■ Task goal
Among the entries below, extract exactly the lines that run from the one with "Reconstruct the object in this render as a multi-part" through the one with "# -Y towards", both ends included.

■ Dataset extract

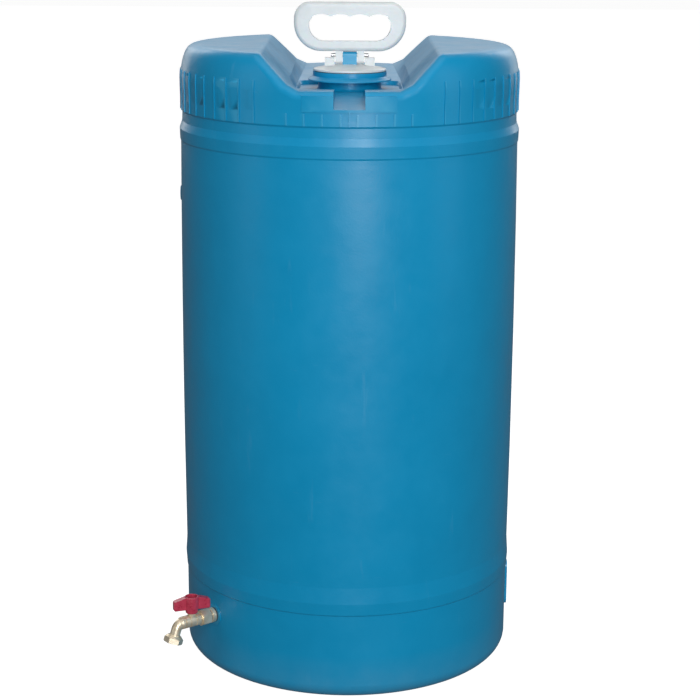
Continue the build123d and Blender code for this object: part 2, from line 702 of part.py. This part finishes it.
---
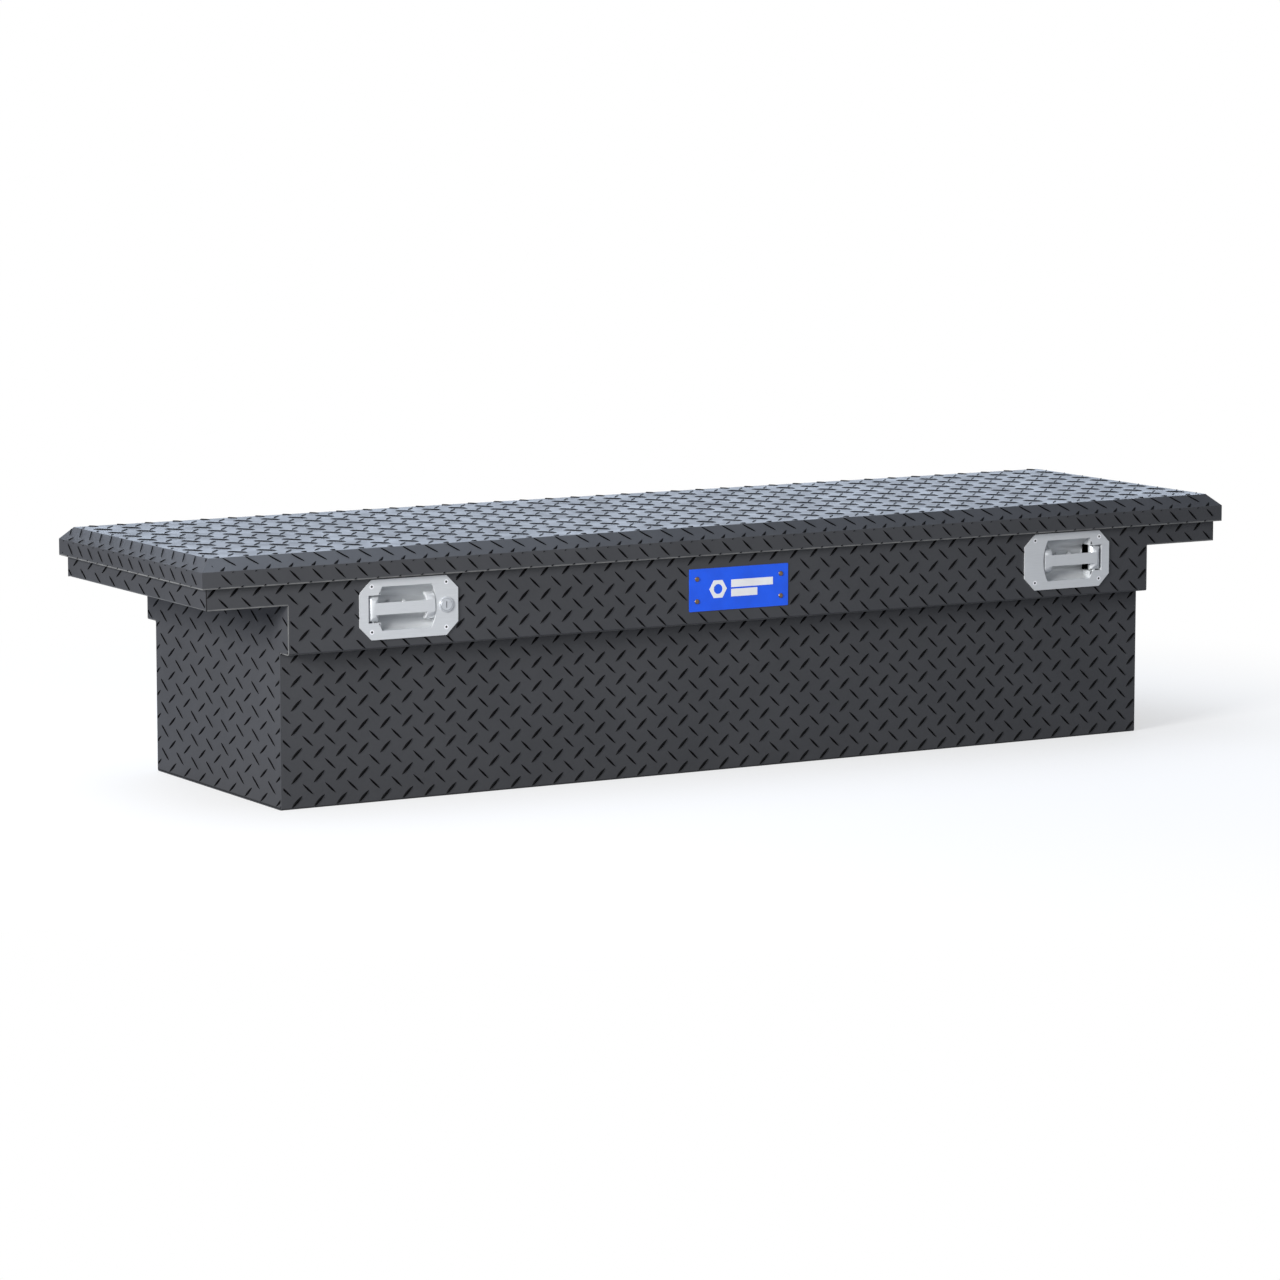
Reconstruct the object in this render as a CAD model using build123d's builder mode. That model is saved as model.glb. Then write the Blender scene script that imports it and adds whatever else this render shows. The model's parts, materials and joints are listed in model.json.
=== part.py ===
---
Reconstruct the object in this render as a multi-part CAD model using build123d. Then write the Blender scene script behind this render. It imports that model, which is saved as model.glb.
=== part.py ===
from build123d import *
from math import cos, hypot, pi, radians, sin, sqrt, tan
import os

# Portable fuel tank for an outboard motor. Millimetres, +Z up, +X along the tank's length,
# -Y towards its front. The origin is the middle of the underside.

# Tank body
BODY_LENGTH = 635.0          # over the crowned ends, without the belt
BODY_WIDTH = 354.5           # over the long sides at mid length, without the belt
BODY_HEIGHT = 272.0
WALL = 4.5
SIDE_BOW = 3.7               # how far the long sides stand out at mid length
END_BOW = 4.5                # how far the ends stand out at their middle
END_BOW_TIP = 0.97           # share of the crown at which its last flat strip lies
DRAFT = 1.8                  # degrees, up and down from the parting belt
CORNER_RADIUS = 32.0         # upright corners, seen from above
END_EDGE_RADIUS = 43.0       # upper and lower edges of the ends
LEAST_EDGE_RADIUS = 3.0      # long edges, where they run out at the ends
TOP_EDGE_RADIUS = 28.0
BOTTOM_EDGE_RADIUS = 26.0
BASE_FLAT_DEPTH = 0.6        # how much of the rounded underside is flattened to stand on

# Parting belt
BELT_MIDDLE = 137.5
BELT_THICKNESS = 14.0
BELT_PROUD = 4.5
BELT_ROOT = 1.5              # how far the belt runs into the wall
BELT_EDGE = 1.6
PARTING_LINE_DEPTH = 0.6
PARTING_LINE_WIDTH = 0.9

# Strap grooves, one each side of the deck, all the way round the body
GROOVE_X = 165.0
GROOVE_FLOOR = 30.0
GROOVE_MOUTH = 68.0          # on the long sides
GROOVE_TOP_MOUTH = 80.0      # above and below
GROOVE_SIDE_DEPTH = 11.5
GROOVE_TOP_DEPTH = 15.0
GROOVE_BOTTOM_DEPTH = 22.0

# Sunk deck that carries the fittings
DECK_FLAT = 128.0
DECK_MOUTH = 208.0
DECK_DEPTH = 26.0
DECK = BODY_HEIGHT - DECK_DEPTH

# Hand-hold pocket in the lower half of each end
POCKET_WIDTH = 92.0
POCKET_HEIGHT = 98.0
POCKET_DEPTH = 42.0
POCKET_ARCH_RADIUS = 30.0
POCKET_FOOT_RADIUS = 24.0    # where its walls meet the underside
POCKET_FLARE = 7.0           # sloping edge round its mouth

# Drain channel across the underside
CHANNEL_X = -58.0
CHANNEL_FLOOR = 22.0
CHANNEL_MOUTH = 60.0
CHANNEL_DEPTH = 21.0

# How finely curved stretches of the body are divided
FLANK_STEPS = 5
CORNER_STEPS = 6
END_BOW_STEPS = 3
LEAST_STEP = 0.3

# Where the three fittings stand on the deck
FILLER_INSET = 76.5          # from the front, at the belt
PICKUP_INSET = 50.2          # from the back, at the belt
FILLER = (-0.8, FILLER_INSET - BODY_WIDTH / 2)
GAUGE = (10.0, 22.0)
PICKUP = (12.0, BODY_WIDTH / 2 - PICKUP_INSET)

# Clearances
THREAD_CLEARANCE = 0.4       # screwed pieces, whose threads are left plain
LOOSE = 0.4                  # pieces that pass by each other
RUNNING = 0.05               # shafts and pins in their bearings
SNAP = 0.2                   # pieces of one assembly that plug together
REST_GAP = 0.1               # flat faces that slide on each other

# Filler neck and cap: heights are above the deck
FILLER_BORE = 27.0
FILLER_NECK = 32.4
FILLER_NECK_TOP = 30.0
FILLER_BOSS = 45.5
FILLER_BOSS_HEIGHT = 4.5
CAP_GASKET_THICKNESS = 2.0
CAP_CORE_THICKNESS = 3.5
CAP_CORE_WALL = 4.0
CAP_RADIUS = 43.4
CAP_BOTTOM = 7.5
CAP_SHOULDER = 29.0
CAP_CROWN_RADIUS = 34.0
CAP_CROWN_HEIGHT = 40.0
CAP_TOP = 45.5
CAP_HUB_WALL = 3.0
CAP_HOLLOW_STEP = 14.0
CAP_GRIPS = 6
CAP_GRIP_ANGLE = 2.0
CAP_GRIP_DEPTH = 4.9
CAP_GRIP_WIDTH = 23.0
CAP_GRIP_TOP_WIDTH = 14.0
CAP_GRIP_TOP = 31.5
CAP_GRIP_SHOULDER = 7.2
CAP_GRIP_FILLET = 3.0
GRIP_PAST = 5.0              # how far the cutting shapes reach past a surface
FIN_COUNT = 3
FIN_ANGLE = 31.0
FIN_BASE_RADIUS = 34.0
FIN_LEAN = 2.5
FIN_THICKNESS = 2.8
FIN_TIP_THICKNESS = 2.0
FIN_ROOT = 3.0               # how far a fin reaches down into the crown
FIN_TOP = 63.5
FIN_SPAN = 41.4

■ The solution
Reconstruct the object in this render as a multi-part CAD model using build123d. Then write the Blender scene script behind this render. It imports that model, which is saved as model.glb.
=== part.py ===
from build123d import *
from math import cos, hypot, pi, radians, sin, sqrt, tan
import os

# Portable fuel tank for an outboard motor. Millimetres, +Z up, +X along the tank's length,
# -Y towards its front. The origin is the middle of the underside.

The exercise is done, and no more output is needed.